At almost a decade into my recovery I've come to learn a few things about alcoholics and addicts - myself included in this category. We are resilient, resourceful, feisty, and rebellious. It just depends on what side of the journey you're on in order for these qualities to be deemed good or bad. When we are deep in our cups, these qualities wreak havoc on those around us. We ruin relationships and lives. 

When I started my small business at the age of 27 - in my 5th year of recovery, all of the qualities I picked up in my years of surviving as an addict, and that I was able to really practice in my recovery from alcoholism became incredibly useful. My bandwidth for stress? Massive. My resourcefulness? Ask me to find something, I will. No money? Don’t worry, we will get it. It was all the qualities of me as addict: resourceful, rebellious, feisty, head-strong, that I was able to put to good use.

I made my alcoholic qualities work for me.

It doesn't hurt that I've seen shady "business deals" on the streets - I can now spot them a mile away, even in a boardroom.

On the other side of recovery, I also began to grow my spiritual life. This has undoubtedly aided in developing my business with values of integrity and grace. Flexing my spiritual muscle daily - from spiritual readings, to daily meditations (which have been ongoing now for almost ten years), to grounding myself and my business in my spiritual values and integrity, has helped me to form the basis of my business, and all the relationships that have flourished from it.

None of this would have been possible had I never been a drunk who had hit their bottom.

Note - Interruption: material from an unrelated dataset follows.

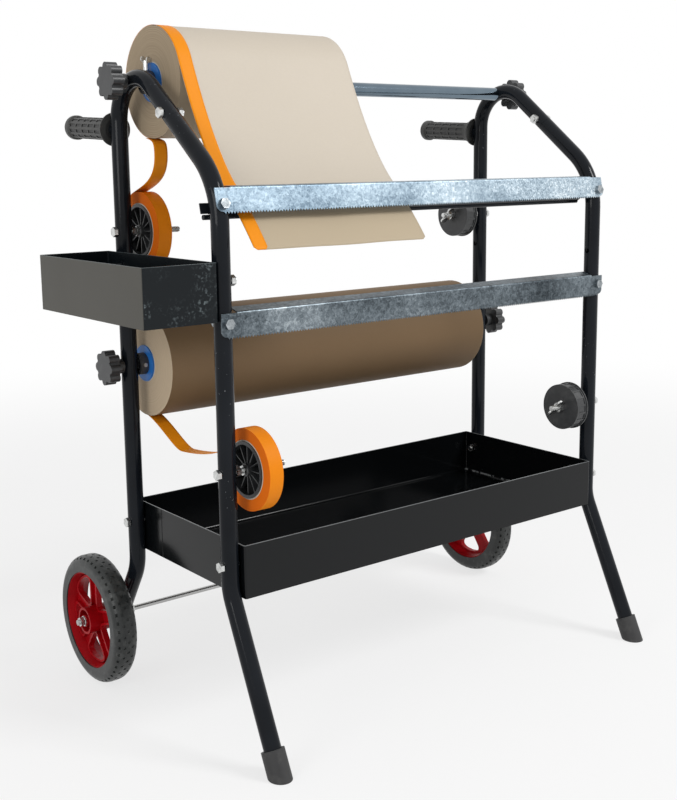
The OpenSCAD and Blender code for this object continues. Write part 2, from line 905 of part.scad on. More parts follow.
// Collar with a threaded hole for its wing screw
module collar(x, p, turn) {
    color([0.05, 0.05, 0.05])
        along_x(x, p)
            difference() {
                ring(collar_d, shaft_d + 2 * fit, collar_l);
                translate([0, 0, collar_l / 2])
                    rotate([0, 0, turn])
                        rotate([0, -90, 0])
                            cylinder(h = collar_d, d = screw_d + 2 * fit);
            }
}

// Two wings on a boss, drawn along +Z
module wings(boss_d, boss_h, span, height, t) {
    lobe = height * 0.34;
    cylinder(h = boss_h, d = boss_d);
    rotate([90, 0, 0])
        translate([0, 0, -t / 2])
            linear_extrude(height = t)
                for (s = [-1, 1]) {
                    translate([s * (span / 2 - lobe), height - lobe])
                        circle(r = lobe, $fn = 32);
                    polygon([[0, boss_h * 0.2], [s * boss_d * 0.45, boss_h * 0.2],
                        [s * (span / 2 - 0.2), height - lobe * 1.25],
                        [s * (span / 2 - 1.7 * lobe), height - lobe * 0.4], [0, boss_h * 0.8]]);
                }
}

module wing_screw(x, p, turn) {
    color([0.75, 0.75, 0.72])
        along_x(x + collar_l / 2, p)
            rotate([0, 0, turn])
                rotate([0, -90, 0])
                    translate([0, 0, collar_d / 2 + seat]) {
                        translate([0, 0, 8])
                            wings(8, 5, 16.4, 11, 2);
                        cylinder(h = 9, d = 8);
                        translate([0, 0, -(collar_d - shaft_d) / 2])
                            cylinder(h = (collar_d - shaft_d) / 2 + 1, d = screw_d);
                    }
}

// Slotted screw flush in a collar
module set_screw(x, p, turn) {
    color([0.75, 0.75, 0.72])
        along_x(x + collar_l / 2, p)
            rotate([0, 0, turn])
                rotate([0, -90, 0])
                    translate([0, 0, shaft_d / 2 + seat])
                        difference() {
                            cylinder(h = (collar_d - shaft_d) / 2 + 1, d = screw_d);
                            translate([-screw_d, -0.5, (collar_d - shaft_d) / 2])
                                cube([2 * screw_d, 1, 2]);
                        }
}

// Star knob on the outside of an upright, with its stud in the shaft's end plug
module star_knob(p) {
    lobes = 8;
    r = knob_d / 2;
    neck_x = outer_x + seat;
    stud_l = tube_d + 2 * seat + 11.4;
    color([0.12, 0.12, 0.12])
        along_x(neck_x, p) {
            cylinder(h = knob_neck + 1, d = 22);
            translate([0, 0, knob_neck])
                linear_extrude(height = knob_t)
                    union() {
                        circle(r = r - 5);
                        for (i = [0:lobes - 1])
                            rotate(i * 360 / lobes)
                                translate([r - 6.5, 0])
                                    circle(r = 6.5, $fn = 32);
                    }
            translate([0, 0, -stud_l])
                cylinder(h = stud_l + 8, d = bolt_d);
        }
}

// Hub drawn along +Z: flat face at 0, open cup and lip at the far end
module tape_hub_shape() {
    wall = 3;
    boss = 9;
    difference() {
        union() {
            difference() {
                cylinder(h = hub_l, r = hub_r);
                translate([0, 0, wall])
                    cylinder(h = hub_l, r = hub_r - wall);
            }
            translate([0, 0, tape_w])
                ring(2 * hub_r + 3, 2 * hub_r - 2 * wall, hub_lip);
            cylinder(h = hub_l, r = boss);
            for (i = [0:hub_ribs - 1])
                rotate(i * 360 / hub_ribs)
                    translate([boss - 1, -0.75, wall - 1])
                        cube([hub_r - boss, 1.5, tape_w - 4]);
        }
        translate([0, 0, -1])
            cylinder(h = hub_l + 2, d = bolt_d + 2 * fit);
        for (i = [0:hub_pockets - 1])
            rotate((i + 0.5) * 360 / hub_pockets)
                translate([hub_r - 1.3, -hub_pocket_w / 2, 3])
                    cube([5, hub_pocket_w, tape_w - 6]);
    }
}

// Flat face of a hub that sits gap inside the right upright
function hub_face(gap) = inner_x - gap - hub_l;

module tape_hub(p, gap) {
    color([0.06, 0.06, 0.06])
        along_x(hub_face(gap), p)
            tape_hub_shape();
}

module tape_core(p, gap) {
    color([0.75, 0.68, 0.55])
        along_x(hub_face(gap), p)
            ring(tape_core_d + 2 * tape_core_wall, tape_core_d, tape_w);
}

module tape_roll(p, gap) {
    color([0.95, 0.45, 0.05])
        along_x(hub_face(gap), p)
            ring(tape_d, tape_core_d + 2 * tape_core_wall + 2 * fit, tape_w);
}

module wing_nut(p, gap) {
    color([0.75, 0.75, 0.72])
        along_x(hub_face(gap) - seat, p)
            mirror([0, 0, 1])
                rotate(45)
                    difference() {
                        wings(16, 8, 38, 18, 3);
                        translate([0, 0, -1])
                            cylinder(h = 30, d = bolt_d + 2 * fit);
                    }
}

// Points of a cubic curve, and its direction there
function curve_at(c, t) = pow(1 - t, 3) * c[0] + 3 * t * pow(1 - t, 2) * c[1]
    + 3 * t * t * (1 - t) * c[2] + pow(t, 3) * c[3];
function curve(c, n) = [for (i = [0:n]) curve_at(c, i / n)];

// Curve from a to b that leaves along u and arrives along v, with handles of length m and n
function spline(a, u, m, b, v, n, steps) = curve([a, a + m * u, b - n * v, b], steps);

function on_circle(c, r, a) = c + r * [cos(a), sin(a)];
function arc(c, r, from, to, n) = [for (i = [0:n]) on_circle(c, r, from + (to - from) * i / n)];

// Moves each point of a line sideways by d, to the left of its direction
function aside(pts, d) = [for (i = [0:len(pts) - 1])
    let (v = pts[min(i + 1, len(pts) - 1)] - pts[max(i - 1, 0)])
    pts[i] + d * [-v[1], v[0]] / norm(v)];

// Sheet between x0 and x1 whose middle follows the [y, z] points
module sheet(pts, t, x0, x1) {
    back = aside(pts, -t / 2);
    side(x0)
        linear_extrude(height = x1 - x0)
            polygon(concat(aside(pts, t / 2), [for (i = [len(pts) - 1:-1:0]) back[i]]));
}

module paper_web() {
    color([0.86, 0.8, 0.7])
        sheet(web_path, sheet_t, upper_roll_x, upper_roll_x + upper_roll_w);
}

// The edge tape lies on the web; its free end drops from the back of the roll to the reel
module upper_tape_strip() {
    gap = sheet_t + 2 * fit;
    on_web = aside(web_path, -gap);
    reel = on_circle(upper_reel_p, tape_d / 2 + seat + sheet_t / 2, strip_reel);
    loop_p = upper_shaft_p + strip_loop;
    free = concat(
        spline(reel, [-sin(strip_reel), cos(strip_reel)], 31, loop_p, [0, 1], 42, 14),
        [for (i = [1:8]) curve_at([loop_p, loop_p + [0, 20],
            on_web[0] - 17 * [-sin(web_on), cos(web_on)], on_web[0]], i / 8)]);
    x = -inner_x + upper_left_gap + hub_lip;
    color([0.95, 0.45, 0.05]) {
        sheet(free, sheet_t, x, x + tape_w);
        sheet(on_web, sheet_t, upper_roll_x, upper_roll_x + tape_w);
    }
}

// From the bottom of the lower roll down to the lower left reel
module lower_tape_strip() {
    top = on_circle(lower_shaft_p, lower_roll_r + seat + sheet_t / 2, strip_low);
    low = lower_reel_p + [0.648 * frame_d, -0.06 * tape_d];
    reel = on_circle(lower_reel_p, tape_d / 2 + seat + sheet_t / 2, strip_low_reel);
    path = concat(
        spline(top, [sin(strip_low), -cos(strip_low)], 0.27 * lower_roll_d, low, [-1, 0.06],
            0.194 * tape_d, 14),
        [for (i = [1:14]) curve_at([low, low + 0.366 * tape_d * [-1, 0.06],
            reel - 0.182 * tape_d * [-sin(strip_low_reel), cos(strip_low_reel)], reel], i / 14)]);
    x = -inner_x + lower_left_gap + hub_lip;
    color([0.95, 0.45, 0.05])
        sheet(path, sheet_t, x, x + tape_w);
}

place() left() rear_tube();  // left_rear_tube
place() rear_tube();  // right_rear_tube
place() left() front_tube();  // left_front_tube
place() front_tube();  // right_front_tube
place() left() foot();  // left_foot
place() foot();  // right_foot
place() left() grip();  // left_grip
place() grip();  // right_grip
place() main_tray();
place() tool_box();
place() upper_cutter_bar();
place() lower_cutter_bar();
place() paper_guide_bar();
place() shaft(upper_shaft_p);  // upper_shaft
place() shaft(lower_shaft_p);  // lower_shaft
place() shaft_end_plugs();
place() axle();
place() axle_nuts();
place() frame_joint_bolts();
place() tray_and_box_bolts();
place() cutter_bar_bolts();
place() hub_bolts();
place() hub_lock_nuts();
place() left() wheel_rim();  // left_wheel_rim
place() wheel_rim();  // right_wheel_rim
place() left() tyre();  // left_tyre
place() tyre();  // right_tyre
place() paper_roll(upper_roll_x, upper_shaft_p, upper_roll_d, upper_roll_w);  // upper_paper_roll
place() roll_core(upper_roll_x, upper_shaft_p, upper_roll_w);  // upper_roll_core
place() core_plugs(upper_roll_x, upper_shaft_p, upper_roll_w);  // upper_core_plugs
place() paper_roll(lower_roll_x, lower_shaft_p, lower_roll_d, lower_roll_w);  // lower_paper_roll
place() roll_core(lower_roll_x, lower_shaft_p, lower_roll_w);  // lower_roll_core
place() core_plugs(lower_roll_x, lower_shaft_p, lower_roll_w);  // lower_core_plugs
place() collar(upper_left_collar_x, upper_shaft_p, up);  // upper_left_collar
place() collar(upper_right_collar_x, upper_shaft_p, up);  // upper_right_collar
place() collar(lower_left_collar_x, lower_shaft_p, forward);  // lower_left_collar
place() collar(lower_right_collar_x, lower_shaft_p, forward);  // lower_right_collar
place() wing_screw(upper_left_collar_x, upper_shaft_p, up);  // upper_left_wing_screw
place() wing_screw(upper_right_collar_x, upper_shaft_p, up);  // upper_right_wing_screw
place() set_screw(lower_left_collar_x, lower_shaft_p, forward);  // lower_left_set_screw
place() set_screw(lower_right_collar_x, lower_shaft_p, forward);  // lower_right_set_screw
place() left() star_knob(upper_shaft_p);  // upper_left_star_knob
place() star_knob(upper_shaft_p);  // upper_right_star_knob
place() left() star_knob(lower_shaft_p);  // lower_left_star_knob
place() star_knob(lower_shaft_p);  // lower_right_star_knob
place() left() tape_hub(upper_reel_p, upper_left_gap);  // upper_left_tape_hub
place() left() tape_hub(lower_reel_p, lower_left_gap);  // lower_left_tape_hub
place() tape_hub(upper_reel_p, right_gap);  // upper_right_tape_hub
place() tape_hub(lower_reel_p, right_gap);  // lower_right_tape_hub
place() left() tape_core(upper_reel_p, upper_left_gap);  // upper_tape_core
place() left() tape_core(lower_reel_p, lower_left_gap);  // lower_tape_core
place() left() tape_roll(upper_reel_p, upper_left_gap);  // upper_tape_roll
place() left() tape_roll(lower_reel_p, lower_left_gap);  // lower_tape_roll
place() left() wing_nut(upper_reel_p, upper_left_gap);  // upper_left_wing_nut
place() left() wing_nut(lower_reel_p, lower_left_gap);  // lower_left_wing_nut
place() wing_nut(upper_reel_p, right_gap);  // upper_right_wing_nut
place() wing_nut(lower_reel_p, right_gap);  // lower_right_wing_nut
place() paper_web();
place() upper_tape_strip();
place() lower_tape_strip();
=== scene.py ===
# %% [markdown]
# # A masking paper dispenser on wheels
# The real thing is a painted tube frame that carries two rolls of brown masking paper. As a sheet
# is pulled off, its edge picks up an orange tape from a reel of its own, and a toothed bar cuts the
# sheet. The rigid pieces come from the CAD frame as they are and only get their finishes here.
# Paper, tape and the screw threads are made here, because their look depends on thin edges and
# small repeats.

# %% Load the frame
import json
import math
from itertools import accumulate

import bpy
from mathutils import Matrix, Vector


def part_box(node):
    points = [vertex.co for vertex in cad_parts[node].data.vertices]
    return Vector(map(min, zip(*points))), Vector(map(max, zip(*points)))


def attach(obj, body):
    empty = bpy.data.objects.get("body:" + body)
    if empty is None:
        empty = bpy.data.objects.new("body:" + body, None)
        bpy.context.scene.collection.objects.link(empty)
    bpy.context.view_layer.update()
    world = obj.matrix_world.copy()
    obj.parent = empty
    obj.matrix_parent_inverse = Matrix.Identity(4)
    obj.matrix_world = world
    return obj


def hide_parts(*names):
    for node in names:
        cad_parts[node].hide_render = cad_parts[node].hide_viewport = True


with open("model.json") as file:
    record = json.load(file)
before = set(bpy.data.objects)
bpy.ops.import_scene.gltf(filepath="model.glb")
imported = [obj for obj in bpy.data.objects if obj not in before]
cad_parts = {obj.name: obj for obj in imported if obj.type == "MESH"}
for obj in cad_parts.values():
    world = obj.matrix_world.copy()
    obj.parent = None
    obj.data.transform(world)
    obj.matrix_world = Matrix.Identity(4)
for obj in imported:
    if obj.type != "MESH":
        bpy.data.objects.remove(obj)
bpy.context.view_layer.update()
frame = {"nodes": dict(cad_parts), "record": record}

nodes = frame["nodes"]
scene = bpy.context.scene

# %% [markdown]
# ## Camera
# The picture was taken from the left front, a little above the upper bar, with a normal lens. A
# camera can be placed by eye, but here its place was solved from known points of the frame, so it
# is written as a place, a direction and a lens. The picture was cropped off centre, and the shift
# repeats that.

# %% Camera at the photograph's angle
IMAGE_W, IMAGE_H = 677, 800
FOCAL_PX = 1174.4
CENTRE_PX = (329.45, 369.74)
CAMERA_AT = Vector((-1.1674, -1.4524, 0.8075))
AZIMUTH, TILT_DOWN, ROLL = -37.45, 10.02, -0.75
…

Being a drunk taught me survival and resilience in struggle. Recovery taught me integrity and faith. No money in the bank? I had a reliance in the universe that everything was going to work out. That next business deal is around the corner. Not sure this meeting will go well? Suit up. Show up. Put your best foot forward and bring a bucket of unconditional love. Someone screwed you over? Well, pray that they find peace and contentment… That one is still hard sometimes. 

What I thought to be a big burden in life, my decade-long, black-out drinking career, has become one of my greatest benefactors in business. Being a recovering alcoholic and addict has widened my lens in life. While I may be rebellious and resilient, my capacity for vulnerability continually grows; I am able to connect with a wide range of people from a vast background of experiences and places; I can hold space for pain and art and openness more than had I not had the experiences I have had in this life so far. 

Being an addict robbed me of ten years of my youth and early adult life.

But recovery has been a bountiful adventure, which has returned the gifts of a sober life in multitudes.